___ Data shown ___
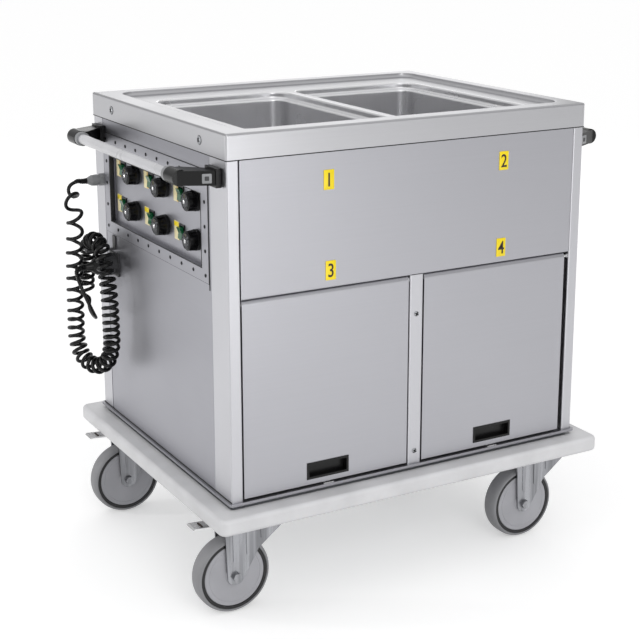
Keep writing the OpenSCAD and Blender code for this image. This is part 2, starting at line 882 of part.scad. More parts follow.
module cover_rivets() {
    edge_y = 13;
    edge_z = 13;
    dy = (cover_w - 2 * edge_y) / (rivets_along - 1);
    dz = (cover_h - 2 * edge_z) / (rivets_up - 1);
    color("dimgray") from_corner() for (i = [0:rivets_along - 1]) for (j = [0:rivets_up - 1])
        if (i == 0 || i == rivets_along - 1 || j == 0 || j == rivets_up - 1)
            translate([0, cover_y + edge_y + i * dy, cover_z + edge_z + j * dz]) rotate([0, -90, 0]) {
                cylinder(r = rivet_dia / 2, h = 0.6);
                translate([0, 0, 0.6]) cylinder(r1 = rivet_dia / 2, r2 = rivet_dia / 4, h = 0.9);
            }
}

// Thermostat behind the tray, with the bore in which a knob's spindle turns
module thermostats() {
    back = tray_x + sheet_t;
    side = 34;
    color("dimgray") from_corner() for (y = knob_y) for (z = knob_z) difference() {
        translate([back, y - side / 2, z - side / 2]) cube([30, side, side]);
        translate([back - over, y, z]) rod_x(spindle_r + running, 22 + over);
    }
}

module knob(i) {
    y = knob_y[2 - i % 3];
    z = knob_z[floor(i / 3)];
    r = knob_dia / 2;
    color("black") from_corner() translate([tray_x - loose, y, z]) rotate([0, -90, 0]) {
        cylinder(r = r, h = 6);
        translate([0, 0, 6]) cylinder(r1 = r, r2 = r - 2, h = knob_l - 8);
        translate([0, 0, knob_l - 2]) cylinder(r1 = r - 2, r2 = r - 3.5, h = 2);
        translate([0, 0, -sheet_t - loose - 20]) cylinder(r = spindle_r, h = sheet_t + loose + 21);
    }
}

module knob_1() { knob(0); }
module knob_2() { knob(1); }
module knob_3() { knob(2); }
module knob_4() { knob(3); }
module knob_5() { knob(4); }
module knob_6() { knob(5); }

// Switch body with its frame on the tray floor and bearings for a rocker
module switch_housings() {
    frame_t = 2;
    deep = 24;
    body_w2 = switch_w - 4;
    body_h2 = switch_h - 4;
    hole_w = rocker_w + 2 * loose;
    hole_h = rocker_h + 3.2;
    color("black") from_corner() for (y = knob_y) for (z = knob_z)
        translate([tray_x, y + switch_offset, z]) difference() {
            union() {
                translate([-frame_t, -switch_w / 2, -switch_h / 2]) cube([frame_t, switch_w, switch_h]);
                translate([-frame_t, -body_w2 / 2, -body_h2 / 2]) cube([deep, body_w2, body_h2]);
            }
            translate([-frame_t - over, -hole_w / 2, -hole_h / 2]) cube([deep - 2, hole_w, hole_h]);
            translate([rocker_x - tray_x, 0, 0]) rod_y(rocker_pin_r + running, body_w2 - 1);
        }
}

// Rocker with a shallow V face, resting with its lower end pressed in
module rocker(i) {
    y = knob_y[2 - i % 3] + switch_offset;
    z = knob_z[floor(i / 3)];
    half = rocker_h / 2;
    color("green") from_corner() translate([rocker_x, y, z]) rotate([0, -rocker_tilt, 0]) {
        rotate([90, 0, 0]) linear_extrude(rocker_w, center = true) polygon([
            [-9, -half], [-6.5, 0], [-9, half], [0, half], [5, 4], [5, -4], [0, -half],
        ]);
        rod_y(rocker_pin_r, switch_w - 5.6);
    }
}

module rocker_1() { rocker(0); }
module rocker_2() { rocker(1); }
module rocker_3() { rocker(2); }
module rocker_4() { rocker(3); }
module rocker_5() { rocker(4); }
module rocker_6() { rocker(5); }

// ---- Handles ----

module at_handles() {
    for (right = [0, 1])
        translate([right * body_w, 0, 0]) mirror([right, 0, 0]) children();
}

module handle_tubes() {
    wall = 2;
    l = handle_y[1] - handle_y[0] + 20;
    color("lightgray") from_corner() at_handles()
        translate([-handle_out, body_d / 2, handle_z]) difference() {
            rod_y(handle_r, l);
            rod_y(handle_r - wall, l + 2 * over);
        }
}

// Bracket: foot on two spacers, arm reaching out and a capped socket for the tube
module handle_bracket() {
    foot_t = 10;
    foot_l = 46;
    foot_h = 34;
    foot_y = -socket_in - foot_l / 2;
    arm_h = 26;
    socket_l = 40;
    difference() {
        union() {
            translate([-foot_t, foot_y, -foot_h / 2]) cube([foot_t, foot_l, foot_h]);
            for (z = [-9, 9]) translate([-1, foot_y + 13, z]) rod_x(6, face + 1);
            linear_extrude(arm_h, center = true) polygon([
                [-foot_t, foot_y + foot_l - 6], [-foot_t, foot_y + 4],
                [-handle_out - 6, -socket_l / 2], [-handle_out, socket_l / 2], [-handle_out + 14, socket_l / 2],
            ]);
            translate([-handle_out, 0, 0]) rod_y(socket_r, socket_l);
        }
        translate([-handle_out, 6 + over, 0]) rod_y(handle_r + running, socket_l - 8 + 2 * over);
    }
}

module handle_brackets() {
    color("black") from_corner() at_handles() {
        translate([0, handle_y[0], handle_z]) handle_bracket();
        translate([0, handle_y[1], handle_z]) mirror([0, 1, 0]) handle_bracket();
    }
}

module handle_collars() {
    l = 12;
    gap = 20 + 0.2;
    color("gray") from_corner() at_handles() for (s = [0, 1])
        translate([-handle_out, s == 0 ? handle_y[0] + gap + l / 2 : handle_y[1] - gap - l / 2, handle_z])
            difference() {
                rod_y(handle_r + 4, l);
                rod_y(handle_r + running, l + 2 * over);
            }
}

// ---- Cord ----

// Where the gland stands and where the plug is parked, from the front left corner
gland_y = body_d - 40;
gland_z = cover_z + 105;
gland_l = 36;
plug_y = 541;
plug_z = cover_z - 64;
plug_front = -22;
plug_rear = -64;

// Route of the cord's middle line, from the front left corner and the lower edge of the
// control cover: a point, the curl's radius there and the number of curls to the next point
route = [
    [[-43, 595, 105], 0, 0],
    [[-58, 592, 102], 4, 0.5],
    [[-78, 572, 89], curl_r, 1],
    [[-82, 544, 59], curl_r, 1],
    [[-80, 548, 19], curl_r, 1],
    [[-80, 556, -17], curl_r, 2],
    [[-80, 562, -72], curl_r, 2],
    [[-80, 565, -122], curl_r, 2],
    [[-80, 566, -167], curl_r, 3],
    [[-80, 566, -219], curl_r, 2.5],
    [[-74, 552, -255], curl_r, 2.5],
    [[-60, 519, -270], curl_r, 2.5],
    [[-46, 486, -255], curl_r, 2.5],
    [[-40, 472, -219], curl_r, 3],
    [[-40, 470, -175], curl_r, 3],
    [[-40, 472, -129], curl_r, 2],
    [[-40, 478, -95], curl_r, 2],
    [[-40, 487, -64], curl_r, 2.5],
    [[-40, 503, -26], curl_r, 2.5],
    [[-40, 541, -10], curl_r, 2.5],
    [[-40, 580, -26], curl_r, 2.5],
    [[-40, 596, -64], curl_r, 2],
    [[-40, 602, -93], curl_r, 2],
    [[-40, 607, -121], curl_r, 1],
    [[-41, 600, -147], 4, 0.5],
    [[-44, 575, -169], 0, 0],
    [[-50, 530, -171], 0, 0],
    [[-68, 506, -143], 0, 0],
    [[-84, 514, -99], 0, 0],
    [[-86, 534, -71], 0, 0],
    [[-73, 541, -64], 0, 0],
];

rings_per_curl = 8;
rings_between = 3;
cord_sides = 6;
cord_start = [face - gland_l, gland_y, gland_z];
cord_end = [plug_rear, plug_y, plug_z];

function unit(v) = v / norm(v);
function spot(i) =
    i < 0 ? cord_start : i >= len(route) ? cord_end : route[i][0] + [0, 0, cover_z];
// Smooth curve through the route's points, u from 0 to 1 between points i and i + 1
function on_route(i, u) =
    let (a = spot(i - 1), b = spot(i), c = spot(i + 1), d = spot(i + 2))
    0.5 * (2 * b + (c - a) * u + (2 * a - 5 * b + 4 * c - d) * pow(u, 2) + (3 * b - a - 3 * c + d) * pow(u, 3));
function eased(u) = u * u * (3 - 2 * u);
function ring_count(i) = max(rings_between, round(rings_per_curl * route[i][2]));
// Curls made before point i
function curls_before(i) = i == 0 ? 0 : curls_before(i - 1) + route[i - 1][2];
// Direction square to t that is nearest to n
function squared(n, t) = unit(n - (n * t) * t);
function directions(p) = [
    for (i = [0:len(p) - 1]) unit(p[min(i + 1, len(p) - 1)] - p[max(i - 1, 0)])
];
// Directions square to the line, carried along it without twist
function normals(t, n0) = [
    for (i = 0, n = squared(n0, t[0]); i < len(t); i = i + 1, n = i < len(t) ? squared(n, t[i]) : n) n
];

// Samples along the route: place, curl radius and phase
samples = concat(
    [for (i = [0:len(route) - 2]) for (k = [0:ring_count(i) - 1])
        let (u = k / ring_count(i))
        [
            on_route(i, u),
            route[i][1] + (route[i + 1][1] - route[i][1]) * eased(u),
            360 * (curls_before(i) + route[i][2] * u),
        ]],
    [[spot(len(route) - 1), 0, 0]]
);
spine = [for (s = samples) s[0]];
spine_t = directions(spine);
spine_n = normals(spine_t, [0, 0, 1]);
cord_line = concat(
    [cord_start],
    [for (i = [0:len(samples) - 1])
        let (n = spine_n[i], b = cross(spine_t[i], n))
        spine[i] + samples[i][1] * (cos(samples[i][2]) * n + sin(samples[i][2]) * b)],
    [cord_end]
);

// Least gap between stretches of the cord that are at least three quarters of a curl apart
function least_gap(p) =
    min([for (i = [0:len(p) - 7]) min([for (j = [i + 6:len(p) - 1]) norm(p[i] - p[j])])]) - cord_dia;
function line_length(p) = len(p) < 2 ? 0 : [for (i = [1:len(p) - 1]) norm(p[i] - p[i - 1])] * [for (i = [1:len(p) - 1]) 1];

// One unbroken tube of cord_sides sides along a line
module tube_along(p, r) {
    t = directions(p);
    n = normals(t, [0, 0, 1]);
    count = len(p);
    points = [for (i = [0:count - 1]) for (k = [0:cord_sides - 1])
        let (a = 360 * k / cord_sides)
        p[i] + r * (cos(a) * n[i] + sin(a) * cross(t[i], n[i]))];
    last = (count - 1) * cord_sides;
    polyhedron(points, concat(
        [for (k = [1:cord_sides - 2]) [0, k, k + 1]],
        [for (k = [1:cord_sides - 2]) [last, last + k + 1, last + k]],
        [for (i = [0:count - 2]) for (k = [0:cord_sides - 1])
            let (a = i * cord_sides + k, b = i * cord_sides + (k + 1) % cord_sides)
            each [[a, a + cord_sides, b + cord_sides], [a, b + cord_sides, b]]]
    ));
}

module curly_cord() {
    echo(least_gap = least_gap(cord_line), cord_length = line_length(cord_line), rings = len(cord_line));
    color("black") from_corner() tube_along(cord_line, cord_dia / 2);
}

// Plug body with its sleeve, and two pins towards the panel
module plug() {
    r = plug_dia / 2;
    l = plug_front - plug_rear;
    color("black") from_corner() translate([plug_front, plug_y, plug_z]) rotate([0, -90, 0]) {
        cylinder(r = r, h = 18);
        translate([0, 0, 18]) cylinder(r1 = r, r2 = r - 7, h = 10);
        translate([0, 0, 28]) cylinder(r1 = r - 9, r2 = cord_dia / 2 + 2, h = l - 28);
        for (y = [-9.5, 9.5]) translate([0, y, -17]) cylinder(r = 2.4, h = 18);
    }
}

// Parking cup for the plug, and the hook over it that carries the coil
module plug_holder() {
    r = plug_dia / 2;
    cup_l = face - plug_front + 6;
    arm_z = plug_z + r + 14;
    arm_l = 62;
    color("darkgray") from_corner() {
        translate([face, plug_y, plug_z]) rotate([0, -90, 0]) difference() {
            union() {
                translate([-r - 5, -r - 5, 0]) cube([2 * r + 10, 2 * r + 10, 3]);
                cylinder(r = r + 4, h = cup_l);
            }
            translate([0, 0, 3]) cylinder(r = r + loose, h = cup_l);
        }
        translate([0, plug_y, 0]) rotate([90, 0, 0]) linear_extrude(14, center = true) polygon([
            [face, arm_z - 2], [-arm_l, arm_z - 2], [-arm_l, arm_z + 6], [-arm_l + 2, arm_z + 6],
            [-arm_l + 2, arm_z], [face - 2, arm_z], [face - 2, cover_z - 4], [face, cover_z - 4],
        ]);
    }
}

module cord_gland() {
    color("darkgray") from_corner() translate([face, gland_y, gland_z]) rotate([0, -90, 0]) difference() {
        union() {
            cylinder(r = gland_dia / 2 + 1, h = 9, $fn = 6);
            translate([0, 0, 9]) cylinder(r = gland_dia / 2 - 1.5, h = 5);
            translate([0, 0, 14]) cylinder(r1 = gland_dia / 2, r2 = gland_dia / 2 - 1, h = 12);
            translate([0, 0, 26]) cylinder(r1 = gland_dia / 2 - 1, r2 = cord_dia / 2 + 2, h = gland_l - 26);
        }
        translate([0, 0, -over]) cylinder(r = cord_dia / 2 - 0.5, h = gland_l - 6);
    }
}

// ---- Drawn nodes ----

top_deck();
well_left();
well_right();
heating_elements();
corner_posts();
front_panel();
left_panel();
right_panel();
back_panel();
mullion();
frame_screws();
plinth();
chassis();
bumper();
cupboard_left();
cupboard_right();
control_cover();
control_tray();
cover_rivets();
thermostats();
switch_housings();
handle_tubes();
handle_brackets();
handle_collars();
door_pins();
door_catches();
castor_plates();
cord_gland();
curly_cord();
plug();
plug_holder();
door_left();
grip_left();
door_right();
grip_right();
knob_1();
knob_2();
knob_3();
knob_4();
knob_5();
knob_6();
rocker_1();
rocker_2();
rocker_3();
rocker_4();
rocker_5();
rocker_6();
fork_front_left();
fork_front_right();
fork_back_left();
fork_back_right();
wheel_front_left();
wheel_front_right();
wheel_back_left();
wheel_back_right();
pedal_front_left();
pedal_front_right();
pedal_back_left();
pedal_back_right();
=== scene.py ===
"""Looks of a stainless steel hostess trolley: its finishes, curly cord, wheels, dials,
strips of painted shade, plates and the stage that it stands on."""
import math

import bmesh
import bpy
from mathutils import Matrix, Vector


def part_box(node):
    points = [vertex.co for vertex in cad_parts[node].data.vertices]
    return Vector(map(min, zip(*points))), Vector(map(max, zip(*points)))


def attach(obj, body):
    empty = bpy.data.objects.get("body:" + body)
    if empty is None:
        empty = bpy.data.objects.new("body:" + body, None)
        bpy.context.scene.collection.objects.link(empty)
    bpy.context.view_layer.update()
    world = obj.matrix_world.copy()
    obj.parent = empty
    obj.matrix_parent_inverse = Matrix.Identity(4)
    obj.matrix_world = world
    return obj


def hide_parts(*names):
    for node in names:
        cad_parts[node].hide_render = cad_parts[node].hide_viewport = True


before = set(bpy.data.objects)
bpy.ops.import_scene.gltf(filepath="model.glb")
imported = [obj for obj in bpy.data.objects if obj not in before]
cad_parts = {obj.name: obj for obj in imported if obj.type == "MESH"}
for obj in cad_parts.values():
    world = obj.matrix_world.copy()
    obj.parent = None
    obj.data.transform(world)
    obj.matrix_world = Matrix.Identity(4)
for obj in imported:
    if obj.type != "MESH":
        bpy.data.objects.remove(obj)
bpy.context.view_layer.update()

MM = 0.001
BODY = "trolley"
CORNERS = ["front_left", "front_right", "back_left", "back_right"]
DECK_LO, DECK_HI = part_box("top_deck")


def at(x, y, z):
    """Place given in millimetres from the body's front left corner and the floor."""
    return Vector((DECK_LO.x + x * MM, DECK_LO.y + y * MM, z * MM))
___
▶ _What the exercise asks_
Reproduce only the lines from the one containing "obj.parent = empty" through the one containing "in imported if", inclusive of both.

▶ _Correct result_
    obj.parent = empty
    obj.matrix_parent_inverse = Matrix.Identity(4)
    obj.matrix_world = world
    return obj


def hide_parts(*names):
    for node in names:
        cad_parts[node].hide_render = cad_parts[node].hide_viewport = True


before = set(bpy.data.objects)
bpy.ops.import_scene.gltf(filepath="model.glb")
imported = [obj for obj in bpy.data.objects if obj not in before]
cad_parts = {obj.name: obj for obj in imported if obj.type == "MESH"}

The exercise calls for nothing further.